Slaughter Leftwich Vineyards, Sauvignon Blanc, 1990, 12.5%, Austin, Texas, USA: First Texas wine I've ever tasted, too. What a day! A deep, clear straw color, and a nose that brought poetry from one of the assembled company: "Smells like the hill country...in a dust storm." Do they make mango varnish? That's what it smelled like to me; the front palate was a blast of apricot gasoline, then an eerie emptiness in the middle, and a finish of butter and oak. If you came in on the last 5 seconds of the taste, and then left again immediately, you'd swear it was a California Chardonnay.
Sebastiani Vineyards, Eye of the Swan, Pinot Noir Blanc, 1984, 13.2%, Sonoma, California, USA: This was a piece of my parents' past, and brought smiles of recollection all around. Yet no stories were forthcoming. A cloudy golden brown color, this Pinor Noir blanc (meaning it spent just a little time on the skins before being bottled) was the crowd favorite for the day. With more tannins, and also in a magnum format, it had a better chance in the basement. Still, 25 years is a long time for what was a bottom-shelf wine at the time! My pronouncement that it had a nose of wet dog ass mixed with Pine SolTM was mocked, but I stand by it. Flavors of peach and oak were rapidly followed by something like kirsch-flavored paint thinner.
Cantina di Montefiascone, Est! Est!! Est!!!, Trebbiano, Malvasia, 1984, 11.5%, Montefiascone, Italy: The color of bourbon, mixed with cloudy river water. The nose? Sherry, all the way. If you were a pirate, you could say from experience that this wine tastes like a bad oyster served in a moldy rag.
Federico Paternina, Blanco Seco, Viura (probably), 1988, 11%, Ollauri, Spain: Though white wines have to have a splendid balance of acidity and other things to age well, this one testifies that color doesn't work by the same principles; it had a beautiful, rich golden hue. The nose, however, smelled like nothing more than spoiled milk (really, it's extraordinary to think such an odor could have been produced by fruit, but some kinds of education are not edifying). The palate was of pears preserved in acetone. "Here's to temperance," my father pronounced, upon tasting it.

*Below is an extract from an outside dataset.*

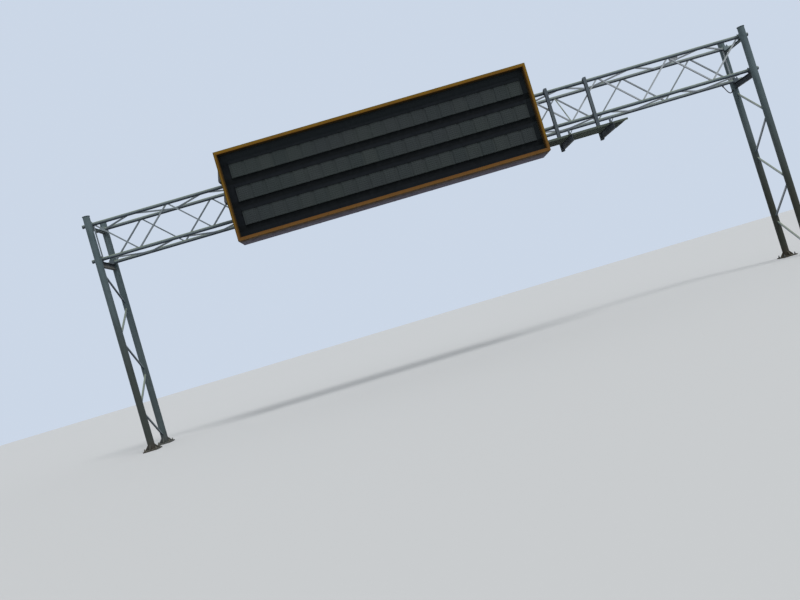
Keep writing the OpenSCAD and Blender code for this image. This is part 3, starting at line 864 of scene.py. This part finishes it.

Rutherford Hill Winery, Napa Valley Chardonnay, 1989, 13%, Rutherford, California, USA: I love Rutherford Hill wines, as I've testified elsewhere on this blog. This one was the best of the bunch, to my taste, but universally hated by my companions. Its color was a dark greenish-gold, and it had oak and butter, with an aftertaste of snow tire chains--a little radial, a little metal, a little soggy ash. I drank half a glass.
Viña San Pedro, Gato Blanco, Sauvignon Blanc, 1991, 12%, Lontue, Chile: A hideous brownish-yellow, the nose of the Gato Blanco sported oak, nail polish remover, and roses. Yes, roses, which didn't bode well. The palate delivered tart, tart strawberry mineral spirits, with a bit of a novacaine effect. Admittedly, the latter might have been a cumulative effect, by this point.
Hugh Ryman Wines, Richemont, Chardonnay Reserve, 1996, 12%, Pays D'Oc, France: A sickly bourbony color, the Richemont featured lemon peel, oyster shell, and oak on the palate, in rapid succession, until collapsing into a varnishy haze. This one was universally despised, though we did have some hopes for it at first because of its youth (and because there are 5 more bottles of it in the basement). The fascinatingly hideous Richemont cork is pictured here.
Louis Gisselbrecht, Gewurztraminer, Cuvee Reserve, 1988, 12.5%, Dambach-la-Ville, Alsace, France: Another lesson: whatever complex chemical stuff has to happen to keep a white wine going in the cellar in the absence of nice balancing tannins does not apply to the nose, necessarily, either. This one had a light gold color, perhaps a little dark for a Gewurz but well within reason, and a delightful grapefruity nose. But sadly, to quote one drinker, "It smells like Gewurz but it tastes like shit!" Ok, it didn't actually taste like poo, but a strong front of grapefruit rapidly yielded to Testor's model glue and pine needles. One drinker pointed out that glue is not universally despised, but I think glue huffers will be disappointed that the nose on this isn't more in line with its flavor.
Bodegas Olarra, Cerro Añon, Viura, 1984, 11.5%, Logroño, Rioja, Spain: We had high hopes for this one, too, but despite an interesting medium orange gold color and a roasted pear nose, the nail polish, oak, burned hazelnut, radish, and cedar that it delivered ("Agent Orange blossoms," was my phrase at the time) got it dumped out quickly by our assembly.
What have we learned, one dump bucket-full of wine and ten empty bottles and broken corks later? First, that the variety of bad-tasting things is nearly boundless. Second, that wine's individuality is hard even for long-term, unbalanced chemical processes to suppress. Third, that when you do a maderized wine tasting, you should have on hand at least two bottles of really good stuff, and something pickled, to clear palates!